In 1948, KHBC was granted a new construction permit to shift to 970 kHz and to increase its power output to 1,000 watts. The station began licensed operation at the new parameters in 1949.

===KPUA era===
In 1965, the Honolulu Star-Bulletin reached a deal to sell most of its stations to the A.L. Glassmann stations group but sold KHBC separately to the Pacific Broadcasting Corporation, owned by Cecil "Cec" Heftel. The deal was consummated on June 7, 1965. The new owners had the FCC assign the "KPUA" call sign to the station in late 1965. The station was an affiliate of the CBS Radio Network. In 1969, the station received FCC authorization to increase broadcast power from 1,000 to 5,000 watts.

===1970s===
By the mid-1970s, the station's format was middle of the road music and KPUA was an affiliate of both the ABC Radio Network and the Coconut Wireless Network. In 1975 as Cecil Heftel was planning his (ultimately successful) campaign for the United States House of Representatives from Hawaii's 1st congressional district, Pacific Broadcasting agreed to sell KPUA to the Aloha Broadcasting Company. The deal gained FCC approval and formal consummation of the transaction took place on January 1, 1976. The station maintained the MOR format and network affiliation under the new ownership.

In January 1979, Aloha Broadcasting contracted to sell KPUA to Hawaii Broadcasting Company, Inc. The deal gained FCC approval on May 1, 1979, and the transaction was consummated on May 3, 1979.

===1980s===
In August 1981, KPUA's new owners applied to the FCC for a new construction permit to allow the station to change frequencies from 970 to 670 kHz, change its transmitter site, and increase power to 10,000 watts. The FCC granted this permit on July 8, 1983, with a scheduled expiration date on July 8, 1984. After several amendments and renewals, construction and testing were completed in August 1985. KPUA began licensed broadcasting on the 670 kHz frequency on December 20, 1985.

In May 1989, Hawaii Broadcasting Company reached a deal to transfer the KPUA broadcast license to Hawaii Radio, Inc. The FCC approved the move on July 12, 1989, and the transaction was consummated on August 22, 1989.

===1990s===
Following a November 1989 application, the FCC granted KPUA's new owners a construction permit to increase the station's power to 50,000 watts, day and night, and make related changes to their antenna system. The permit was issued on December 31, 1990, with a scheduled expiration date on June 30, 1992.

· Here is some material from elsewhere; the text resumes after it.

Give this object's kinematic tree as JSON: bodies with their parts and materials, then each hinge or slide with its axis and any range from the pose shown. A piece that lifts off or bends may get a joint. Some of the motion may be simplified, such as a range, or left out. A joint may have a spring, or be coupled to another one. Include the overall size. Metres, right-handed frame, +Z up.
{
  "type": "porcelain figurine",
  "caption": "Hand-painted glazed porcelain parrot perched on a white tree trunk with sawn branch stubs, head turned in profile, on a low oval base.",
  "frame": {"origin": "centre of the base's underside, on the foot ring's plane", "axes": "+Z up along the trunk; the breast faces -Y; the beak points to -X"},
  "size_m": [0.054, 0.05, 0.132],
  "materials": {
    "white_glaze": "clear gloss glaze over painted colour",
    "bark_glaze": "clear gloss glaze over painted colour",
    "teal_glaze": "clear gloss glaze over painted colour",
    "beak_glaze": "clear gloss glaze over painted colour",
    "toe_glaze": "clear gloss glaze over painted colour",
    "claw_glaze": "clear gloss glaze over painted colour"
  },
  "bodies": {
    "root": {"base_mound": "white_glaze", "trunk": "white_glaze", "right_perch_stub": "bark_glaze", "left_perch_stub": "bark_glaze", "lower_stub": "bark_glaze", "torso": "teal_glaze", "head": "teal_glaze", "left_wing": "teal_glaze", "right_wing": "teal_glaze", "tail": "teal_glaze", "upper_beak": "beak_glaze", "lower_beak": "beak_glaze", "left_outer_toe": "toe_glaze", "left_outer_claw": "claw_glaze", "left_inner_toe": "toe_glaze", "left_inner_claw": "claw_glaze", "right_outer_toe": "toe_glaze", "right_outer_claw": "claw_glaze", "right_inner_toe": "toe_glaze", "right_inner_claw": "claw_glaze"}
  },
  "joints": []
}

However, before the construction could be completed, Hawaii Radio, Inc., encountered financial difficulties and in March 1992, the station's assets and broadcast license were involuntarily assigned to Wyman Lai, acting as bankruptcy trustee. By the end of March, trustee Lai had arranged to sell KPUA to New West Broadcasting Corporation. The FCC approved the sale on May 18, 1992, and formal consummation of the deal occurred on July 16, 1992.

===2000s===
In January 2003, the station launched its KPUA.net website as a news portal, mixing local stories by its news staff with regional, national, and international news from the Associated Press.

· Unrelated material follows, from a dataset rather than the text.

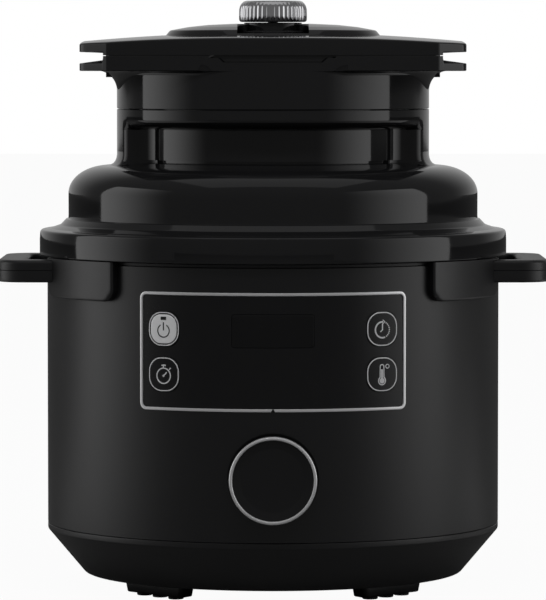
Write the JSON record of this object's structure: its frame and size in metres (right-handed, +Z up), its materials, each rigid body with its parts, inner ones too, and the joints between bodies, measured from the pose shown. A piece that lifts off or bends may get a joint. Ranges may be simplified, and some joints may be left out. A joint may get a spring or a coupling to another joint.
{
  "type": "electric pressure cooker",
  "caption": "Black electric pressure cooker with a tall stepped lift-off lid, winged turning handle, chromed valve knob, framed key panel, ringed dial and looped side handles.",
  "frame": {"origin": "on the cooker's vertical axis, on the surface that its feet stand on", "axes": "+Z up, front with panel and dial towards -Y, +X to the right seen from the front"},
  "size_m": [0.3872, 0.344, 0.415],
  "materials": {
    "satin_black": "satin moulded plastic, finely textured",
    "gloss_black": "glossy moulded plastic",
    "panel_black": "smooth smoked fascia",
    "bright_chrome": "polished plating",
    "knob_black": "fine spun finish",
    "grey_rubber": "matt",
    "inner_plastic": "plain moulded",
    "stainless": "brushed or drawn",
    "cast_aluminium": "cast and turned",
    "pot_coating": "non-stick, speckled",
    "heater_sheath": "heat-darkened sheath",
    "silicone": "translucent matt",
    "red_silicone": "matt",
    "motor_steel": "zinc plated",
    "fan_plastic": "moulded",
    "brass_pins": "bright",
    "green_board": "lacquered board",
    "brown_board": "phenolic board"
  },
  "bodies": {
    "base": {"base_housing": "satin_black", "bottom_plate": "inner_plastic", "feet": "satin_black", "foot_pads": "grey_rubber", "body_shell": "satin_black", "top_collar": "inner_plastic", "inner_liner": "stainless", "inner_pot": "pot_coating", "heating_plate": "cast_aluminium", "sensor_spring": "stainless", "control_panel": "panel_black", "panel_frame": "bright_chrome", "display_window": "panel_black", "display_module": "inner_plastic", "control_board": "green_board", "dial_seat": "knob_black", "dial_encoder": "motor_steel", "power_board": "brown_board", "inlet_housing": "inner_plastic", "inlet_pins": "brass_pins", "lid_socket": "inner_plastic", "handle_left_frame": "satin_black", "handle_left_cap": "satin_black", "handle_right_frame": "satin_black", "handle_right_cap": "satin_black"},
    "sensor": {"sensor_cap": "cast_aluminium"},
    "key_power": {"button_power": "panel_black"},
    "key_timer": {"button_timer": "panel_black"},
    "key_delay": {"button_delay": "panel_black"},
    "key_temperature": {"button_temperature": "panel_black"},
    "dial": {"dial_shaft": "stainless", "dial_knob": "knob_black", "dial_ring": "bright_chrome"},
    "lid": {"lid_shell": "gloss_black", "pressure_plate": "stainless", "gasket": "silicone", "heater_dome": "stainless", "heating_coil": "heater_sheath", "guard_grille": "stainless", "fan_motor": "motor_steel", "steam_duct": "stainless", "lid_plug": "inner_plastic", "valve_collar": "gloss_black"},
    "fan": {"convection_fan": "cast_aluminium", "fan_shaft": "stainless", "cooling_fan": "fan_plastic"},
    "float": {"float_valve": "red_silicone"},
    "lock_bolt_1": {"bolt_1": "stainless"},
    "lock_bolt_2": {"bolt_2": "stainless"},
    "lock_bolt_3": {"bolt_3": "stainless"},
    "valve": {"valve_ring": "bright_chrome", "valve_cap": "knob_black"},
    "handle": {"drive_bell": "inner_plastic", "neck_sleeve": "gloss_black", "cam_ring": "stainless", "handle_body": "gloss_black", "handle_cover": "gloss_black", "cover_disc": "gloss_black"},
    "release_left": {"grip_left": "gloss_black"},
    "release_right": {"grip_right": "gloss_black"}
  },
  "joints": [
    {"name": "lid_lift", "type": "slide", "parent": "base", "child": "lid", "axis": [0, 0, 1], "range_m": [0, 0.26]},
    {"name": "handle_turn", "type": "hinge", "parent": "lid", "child": "handle", "pos_m": [0, 0, 0.34], "axis": [0, 0, 1], "range_deg": [-40, 0]},
    {"name": "bolt_1_slide", "type": "slide", "parent": "lid", "child": "lock_bolt_1", "axis": [0, 1, 0], "range_m": [0, 0.0055]},
    {"name": "bolt_2_slide", "type": "slide", "parent": "lid", "child": "lock_bolt_2", "axis": [-0.866, -0.5, 0], "range_m": [0, 0.0055]},
    {"name": "bolt_3_slide", "type": "slide", "parent": "lid", "child": "lock_bolt_3", "axis": [0.866, -0.5, 0], "range_m": [0, 0.0055]},
    {"name": "valve_turn", "type": "hinge", "parent": "lid", "child": "valve", "pos_m": [0, 0, 0.4], "axis": [0, 0, 1], "range_deg": [0, 75]},
    {"name": "float_lift", "type": "slide", "parent": "lid", "child": "float", "axis": [0, 0, 1], "range_m": [0, 0.0028]},
    {"name": "fan_spin", "type": "hinge", "parent": "lid", "child": "fan", "pos_m": [0, 0, 0.3], "axis": [0, 0, 1], "continuous": true},
    {"name": "dial_turn", "type": "hinge", "parent": "base", "child": "dial", "pos_m": [0, -0.17, 0.09], "axis": [0, -1, 0], "continuous": true},
    {"name": "power_press", "type": "slide", "parent": "base", "child": "key_power", "axis": [0.4633, 0.8862, 0], "range_m": [0, 0.0008], "stiffness_N_per_m": 400, "springref_m": -0.0005},
    {"name": "timer_press", "type": "slide", "parent": "base", "child": "key_timer", "axis": [0.4633, 0.8862, 0], "range_m": [0, 0.0008], "stiffness_N_per_m": 400, "springref_m": -0.0005},
    {"name": "delay_press", "type": "slide", "parent": "base", "child": "key_delay", "axis": [-0.4633, 0.8862, 0], "range_m": [0, 0.0008], "stiffness_N_per_m": 400, "springref_m": -0.0005},
    {"name": "temperature_press", "type": "slide", "parent": "base", "child": "key_temperature", "axis": [-0.4633, 0.8862, 0], "range_m": [0, 0.0008], "stiffness_N_per_m": 400, "springref_m": -0.0005},
    {"name": "sensor_press", "type": "slide", "parent": "base", "child": "sensor", "axis": [0, 0, 1], "range_m": [-0.002, 0], "stiffness_N_per_m": 300, "springref_m": 0.002, "deforming": ["sensor_spring"]},
    {"name": "release_left_squeeze", "type": "slide", "parent": "handle", "child": "release_left", "axis": [0, 0, 1], "range_m": [0, 0.002], "stiffness_N_per_m": 500, "springref_m": -0.001},
    {"name": "release_right_squeeze", "type": "slide", "parent": "handle", "child": "release_right", "axis": [0, 0, 1], "range_m": [0, 0.002], "stiffness_N_per_m": 500, "springref_m": -0.001}
  ],
  "couplings": [
    {"joint": "bolt_1_slide", "follows": "handle_turn", "m_per_rad": -0.0078782},
    {"joint": "bolt_2_slide", "follows": "handle_turn", "m_per_rad": -0.0078782},
    {"joint": "bolt_3_slide", "follows": "handle_turn", "m_per_rad": -0.0078782}
  ]
}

In 2004, the station requested and received special temporary authority to operate at a reduced power of just 5,000 watts, citing engineering issues with the station's transmitter. These requests were repeated in 2007 and 2008. In September 2008, KPUA requested a new construction permit to allow permanent operation at this 5,000 watt level. The FCC granted this permit on February 18, 2009, with a scheduled expiration of February 18, 2012. KPUA received a new license to cover this change on January 19, 2010.

===2010s===

Former logo

On March 5, 2012, KPUA made international headlines when it canceled The Rush Limbaugh Show after Limbaugh came under fire for calling law student Sandra Fluke a "slut" and a "prostitute." KPUA is believed to be the first of only two affiliates to cancel the show over the controversy (the other being WBEC in Massachusetts; for perspective, Limbaugh has approximately 600 affiliates across the United States). Station manager Chris Leonard told the Honolulu Star-Advertiser that "decency and responsibility" demanded that his station sever its ties with Limbaugh.

==Former staff==
Shinobu Sato hosted a one-hour weekday morning Japanese language program called Echoes of Japan. Her long career at KHBC/KPUA led the station's general manager, asked when Sato started hosting, to tell the Honolulu Star-Bulletin in December 2001, "We've never been able to figure it out exactly. It's close to 50 years." Sato retired from KPUA in May 2002 after 43 years on the air. The Japanese Community Association of Hawaii named Sato a "cultural treasure" in 2003 for her "significant contributions to the preservation and perpetuating of the Japanese culture and arts", In addition to her extended radio career, Sato had worked as a state papaya inspector and cosmetics sales agent. Born in Papa'ikou, Hawai'i, she died on October 17, 2008, at the age of 98.